- タイカン ターボGTが豪州シドニードラッグウェイで9.083秒/252km/hを記録
- 量産市販車として国内最速、従来は改造V8が支配する舞台でEVが快挙
- 最大815kWを発揮するオーバーブーストとヴァイザッハパッケージで圧倒的性能
2025年9月15日、ポルシェの新型「タイカン ターボGT」がオーストラリア・シドニードラッグウェイにて衝撃的なデビューを飾りました。一般公開される水曜夜のドラッグミーティングに登場した同車は、観客の前でソロランを披露。結果は1/4マイル(約402m)をわずか9.083秒、終速252.04km/hという驚異的なタイムで駆け抜け、国内の量産市販車として新記録を樹立しました。この数値は、ドラッグ競技を統括する国際ホットロッド協会(IHRA)が定める150mph(241.4km/h)の速度規制を大幅に超えており、通常であればパラシュート装備が必要とされるレベルです。

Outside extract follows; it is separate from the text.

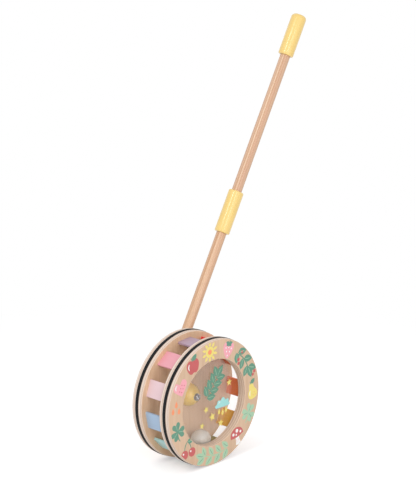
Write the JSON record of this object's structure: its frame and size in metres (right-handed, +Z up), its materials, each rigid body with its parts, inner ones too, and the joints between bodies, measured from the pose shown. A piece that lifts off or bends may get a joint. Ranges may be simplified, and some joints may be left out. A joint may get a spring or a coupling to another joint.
{
  "type": "toddler push toy",
  "caption": "Wooden push-along toy: a rolling drum of plywood wheels, coloured slats, a clear window and a loose ball, on a long leaning stick with a turned grip.",
  "frame": {"origin": "on the floor, below the middle of the drum's width and under its axle", "axes": "+Z up, the axle along Y with the window facing -Y, and the stick leaning towards +X"},
  "size_m": [0.3085, 0.0974, 0.4856],
  "materials": {
    "plywood": "fine sanded, clear matt varnish, printed face",
    "beech": "sanded dowel, bare or matt varnish",
    "yellow_lacquer": "semi-gloss opaque yellow lacquer on turned wood",
    "rubber_band": "matt black",
    "clear_sheet": "clear acrylic sheet",
    "plated_steel": "bright plated",
    "nylon": "natural",
    "off_white_paint": "satin off-white paint on a wooden ball",
    "paint_purple": "satin paint on a thin wooden slat",
    "paint_pink": "satin paint on a thin wooden slat",
    "paint_pale_pink": "satin paint on a thin wooden slat",
    "paint_blue": "satin paint on a thin wooden slat",
    "paint_mint": "satin paint on a thin wooden slat",
    "paint_green": "satin paint on a thin wooden slat",
    "paint_olive": "satin paint on a thin wooden slat",
    "paint_ochre": "satin paint on a thin wooden slat",
    "paint_orange": "satin paint on a thin wooden slat",
    "paint_deep_orange": "satin paint on a thin wooden slat",
    "paint_red": "satin paint on a thin wooden slat"
  },
  "bodies": {
    "handle": {"grip": "yellow_lacquer", "upper_stick": "beech", "sleeve": "yellow_lacquer", "lower_stick": "beech", "stick_hub": "yellow_lacquer", "axle_bolt": "plated_steel", "hub_washer": "nylon", "nut_washer": "plated_steel", "cap_nut": "plated_steel"},
    "drum": {"rear_disc": "plywood", "rear_tyre": "rubber_band", "front_ring": "plywood", "front_tyre": "rubber_band", "window": "clear_sheet", "hub_dome": "yellow_lacquer", "slat_purple": "paint_purple", "slat_pink": "paint_pink", "slat_pale_pink": "paint_pale_pink", "slat_blue": "paint_blue", "slat_mint": "paint_mint", "slat_green": "paint_green", "slat_olive": "paint_olive", "slat_ochre": "paint_ochre", "slat_orange": "paint_orange", "slat_deep_orange": "paint_deep_orange", "slat_red": "paint_red"},
    "ball": {"rattle_ball": "off_white_paint"}
  },
  "joints": [
    {"name": "drum_spin", "type": "hinge", "parent": "handle", "child": "drum", "pos_m": [0, 0, 0.0754], "axis": [0, 1, 0], "continuous": true},
    {"name": "ball_roll", "type": "hinge", "parent": "handle", "child": "ball", "pos_m": [0, 0, 0.0754], "axis": [0, 1, 0], "continuous": true}
  ]
}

この圧倒的な記録を可能にしたのが、タイカン ターボGTに搭載された先進の電動パワートレインです。ポルシェ史上最速の電動車であり、同時に最もパワフルなロードカーとされるこのモデルは、ローンチコントロール作動時に760kWのオーバーブーストを発揮。さらに最大2秒間限定で約1108PSを解放できる仕様となっており、その加速力はスーパーカーを凌駕するレベルに達しています。
また、Weissach(ヴァイザッハ)パッケージの装備により、徹底した軽量化と空力性能の最適化が行われています。これにより、従来は改造V8や専用ドラッグマシンが主役だった直線ステージでも、量産EVが堂々と肩を並べる、あるいは凌駕する存在感を示しました。観客の多くは、静かでありながら圧倒的な加速を見せつける光景に驚嘆し、EVが持つポテンシャルを体感する貴重な瞬間となりました。

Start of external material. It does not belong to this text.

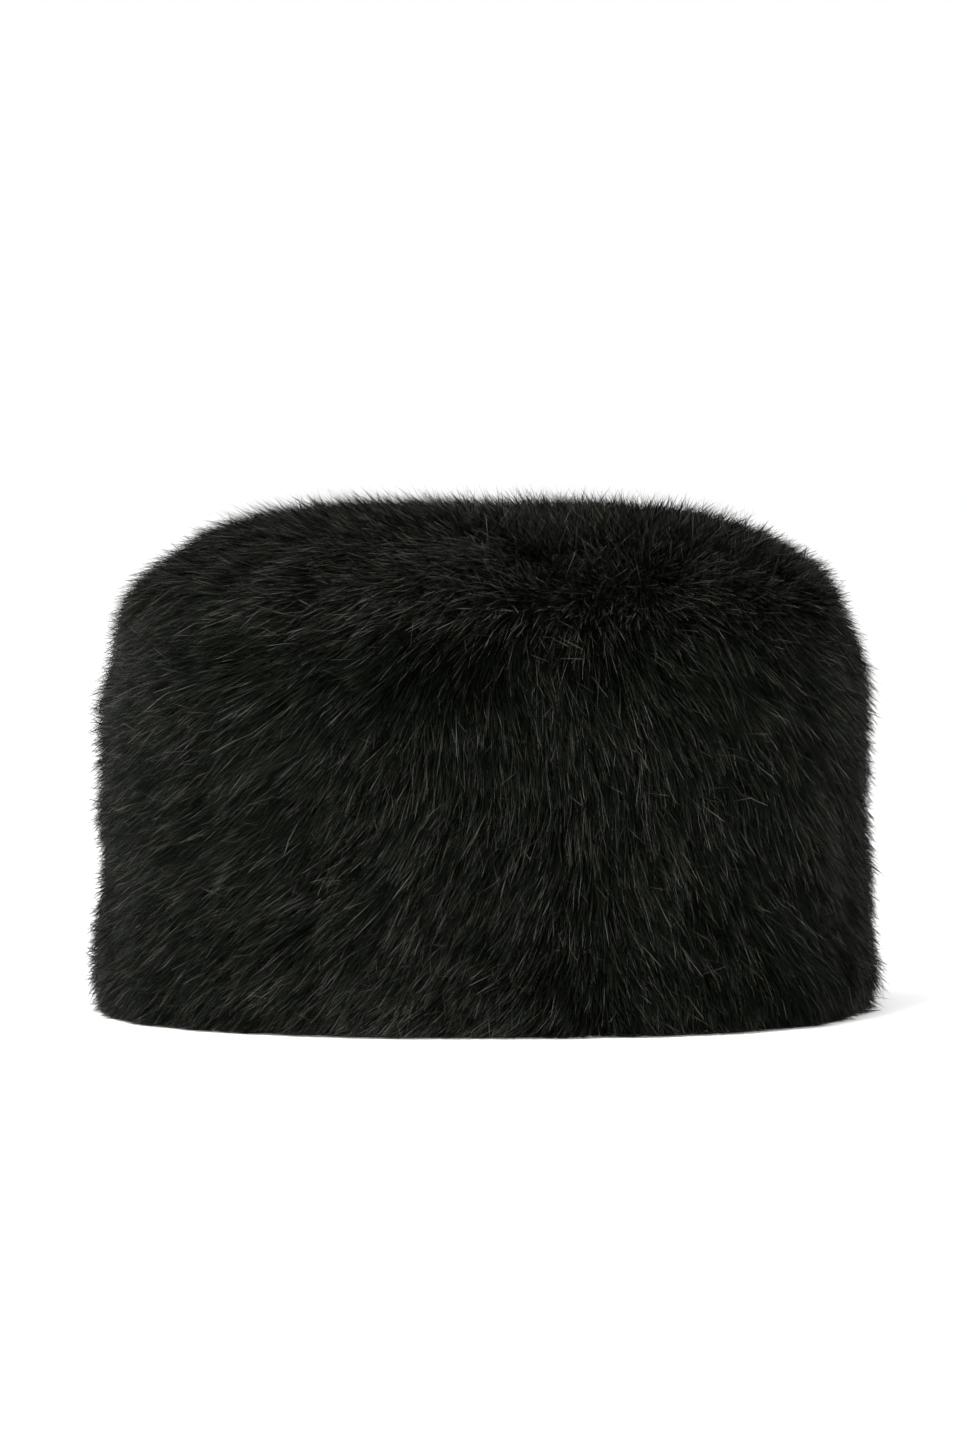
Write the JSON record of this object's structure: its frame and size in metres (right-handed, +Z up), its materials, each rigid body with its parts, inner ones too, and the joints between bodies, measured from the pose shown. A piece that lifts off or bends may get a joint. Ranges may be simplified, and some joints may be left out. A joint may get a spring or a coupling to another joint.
{
  "type": "fur pillbox hat",
  "caption": "Tall oval hat of long black fur without flaps: a straight side band, a soft-edged flat crown and an open hollow for the head.",
  "frame": {"origin": "on the surface the hat stands on, under the middle of its rim", "axes": "+Z up towards the crown, -Y towards the front as worn, +X to the viewer's right when facing the front"},
  "size_m": [0.2445, 0.2846, 0.1578],
  "materials": {
    "crown_fur": "long combed black fur, soft sheen",
    "band_fur": "long combed black fur, soft sheen"
  },
  "bodies": {
    "root": {"crown": "crown_fur", "side_band": "band_fur"}
  },
  "joints": []
}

今回のデモンストレーションは、単なる記録更新にとどまらず、ポルシェが描く次世代パフォーマンス像を体現するものでもあります。精密なエンジニアリングと革新技術、そして「加速する歓び」を融合させる姿勢は、モータースポーツの文化的転換点を象徴しています。従来、ドラッグレースは大排気量エンジンと爆音が象徴でしたが、その舞台に電動ポルシェが堂々と立ち、EVでも同等以上の興奮を提供できることを証明しました。
ポルシェ・カーズ・オーストラリアのCEO兼マネージングディレクター、ダニエル・シュモリンガー氏は「ポルシェは常にパフォーマンスの最前線に立ってきました。タイカン ターボGTは、我々が限界を押し広げる姿勢を示す存在です。これは単なる数値の勝負ではなく、未来のドライビング体験をどう想像し、どう実現するかという挑戦です」とコメント。ブランドが築いてきたレーシングスピリットを電動化の時代へとつなげる強い意志を表明しました。
ポルシェはすでに電動化戦略を積極的に進めており、タイカンシリーズはその象徴的存在です。今回のターボGTは、その頂点に位置づけられるモデルであり、単なる高性能EVではなく、「未来のスポーツカー像」を具現化した一台といえるでしょう。シドニードラッグウェイでの記録は、今後EVがモータースポーツやカーライフにおいて果たす役割の大きさを改めて印象づける結果となりました。
ポルシェジャパン公式ホームページ
【ひとこと解説】
Weissach(ヴァイザッハ)パッケージは、ポルシェの高性能モデルに用意される軽量化&ハードコア仕様のオプションです。車体から遮音材や後席を取り外し、軽量素材のパーツを採用することで重量を削減。さらに空力性能を高める専用エアロパーツやサスペンションチューニングも施され、サーキットやドラッグレースでのタイムアタック性能を追求します。タイカン ターボGTにおいても、このパッケージにより最大限の加速力と走行安定性が実現されています。